Neocities is a free static website host where you can make your own site creation to share with the world! It’s a little intimidating for first-time users, so I made this guide to hopefully make it a little easier.

This guide assumes you have little to no experience building websites, and takes a "do now, learn later" approach.

Creating your first webpage

  1. Go to Neocities and sign up to create an account. Once you've created your account, log in.
  2. The first time you log in, you'll be taken to the Dashboard. Normally this page displays a feed of the sites you are following.
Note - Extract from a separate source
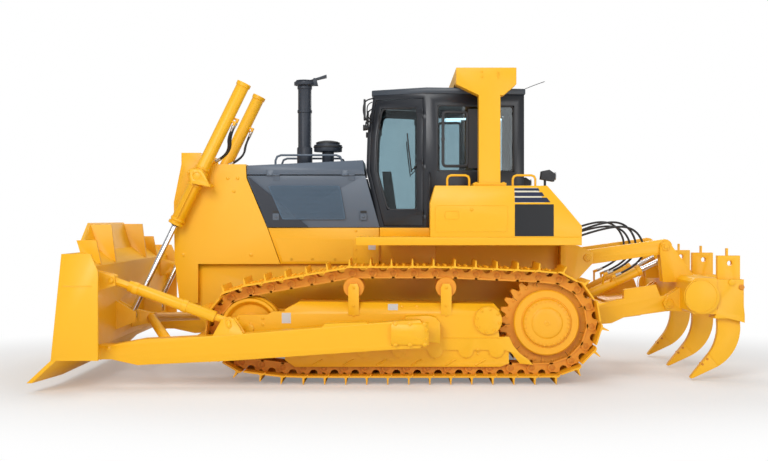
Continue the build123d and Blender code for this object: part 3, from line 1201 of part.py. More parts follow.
rails = []
y, top = FENDER_OUTER - 130, BOX_TOP + 110
for x0, x1 in ((-500, -730), (-1185, -1420)):
    rails.append(rail([(x0, y, BOX_TOP), (x0, y, top), (x1, y, top), (x1, y, BOX_TOP)], RAIL_RADIUS, 40))
y, top = HOOD_RAIL_Y, HOOD_TOP_REAR + HOOD_RAIL_RISE
rear, front = HOOD_RAIL_XS
foot = SEAM_Z + 28
hood_rail = rail([(front, y, foot), (front, y, top), (rear, y, top), (rear, y, foot)], RAIL_RADIUS, 60)
save("hood_rails", both(hood_rail & above_hood))
save("grab_rails", both(Compound([s for r in rails for s in r.solids()])))
lamp = prism([(-1470, 2105), (-1610, 2080), (-1625, 2160), (-1560, 2205), (-1480, 2190)], 960, 1080)
lamp += bar((-1520, 1020, BOX_TOP), (-1520, 1020, 2110), 14, 8)
save("rear_lamps", both(lamp))
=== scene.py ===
import json
from math import atan2, cos, hypot, pi, radians, sin

import bmesh
import bpy
import numpy as np
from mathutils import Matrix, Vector
from mathutils.bvhtree import BVHTree


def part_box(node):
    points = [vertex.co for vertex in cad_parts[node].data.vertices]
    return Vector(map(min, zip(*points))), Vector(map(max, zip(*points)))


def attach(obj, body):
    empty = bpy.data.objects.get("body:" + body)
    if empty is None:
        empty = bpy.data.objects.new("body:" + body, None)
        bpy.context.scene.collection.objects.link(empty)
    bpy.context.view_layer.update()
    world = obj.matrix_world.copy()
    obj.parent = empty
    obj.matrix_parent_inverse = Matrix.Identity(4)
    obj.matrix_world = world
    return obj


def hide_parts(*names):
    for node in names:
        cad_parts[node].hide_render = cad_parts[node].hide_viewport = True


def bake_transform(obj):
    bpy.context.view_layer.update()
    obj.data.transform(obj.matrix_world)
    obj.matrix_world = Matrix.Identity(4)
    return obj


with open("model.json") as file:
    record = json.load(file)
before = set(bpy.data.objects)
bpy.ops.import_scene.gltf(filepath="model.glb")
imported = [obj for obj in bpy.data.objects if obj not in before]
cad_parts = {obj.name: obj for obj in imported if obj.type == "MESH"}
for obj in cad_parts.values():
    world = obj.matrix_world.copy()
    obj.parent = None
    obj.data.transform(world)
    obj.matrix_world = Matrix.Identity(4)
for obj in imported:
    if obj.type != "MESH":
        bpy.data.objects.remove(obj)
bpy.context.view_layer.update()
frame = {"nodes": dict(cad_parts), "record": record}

scene = bpy.context.scene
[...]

  3. Select the red Edit Site button at the top right of the screen. This will take you to the file manager.
    1. (Optional) Go ahead and select the list view highlighted on the above screenshot. It just makes things a little easier to view:

    This is the interface you will use to build your website. A static website is really just a basic folder that exists on a server somewhere.

    This Home screen is your “folder”. You can upload or create files & folders here.

    Although your account is new, you’ll have some files in here already.

  4. Look for a file called index.html. This file in your Home folder is your homepage. It is the first page people will see when viewing your website.
  5. Select the Edit option beside it to edit your homepage.
  6. In a new tab, visit my layout maker to create a layout type that you think looks good, using the tools at the top of the page. When it looks good, click generate HTML and copy the contents from the textarea to your clipboard.
  7. Switch back to your tab with index.html and remove everything just between the <body></body> tags.
  8. Paste the code between these tags and then select Save and then View to preview your page.
  9. Now you can go back to your index.html and replace the placeholder text with your own content.
  10. If you used my layout maker, you can find <style></style> tags at the bottom of the code you copied. At the top, there is an area called :root {} where CSS variables are stored. You can change these values to customize your site.
  11. CSS works with the name of a color, (like color:black;) but most of the times you'll want to use a hex code (color:#000000). Colorzilla is a free browser extension that can help you pick the hex value of a color from an existing webpage.

    If you want to use the CSS on every page, it might be worth putting it in its own file and linking to it on each page. You can find more information about how to do this in this guide.

    If you make a change but you can't see the change when viewing your page, press CTRL+F5 (CMD+SHIFT+R on Mac) to hard refresh.

    If you return to edit your .css file and notice that (some/all) of your code is missing, do this first: while on the page to edit your CSS, press CTRL+F5 (CMD+SHIFT+R on Mac) to hard refresh. The only files which the browser caches this way are stylesheets.

Creating more pages

New webpages can be added by creating new .html files.

How and where you create your files and folders will impact how your link looks when you share them.

For example, if you created a file in your Home folder called about.html, that page will be available at

If you wanted your link to look like you would need to create a folder called about and inside of that folder, place a file called index.html

Keeping all of our pages as .html files in our Home folder would get messy. Putting different sections in their own folders are great ways to keep your website organized.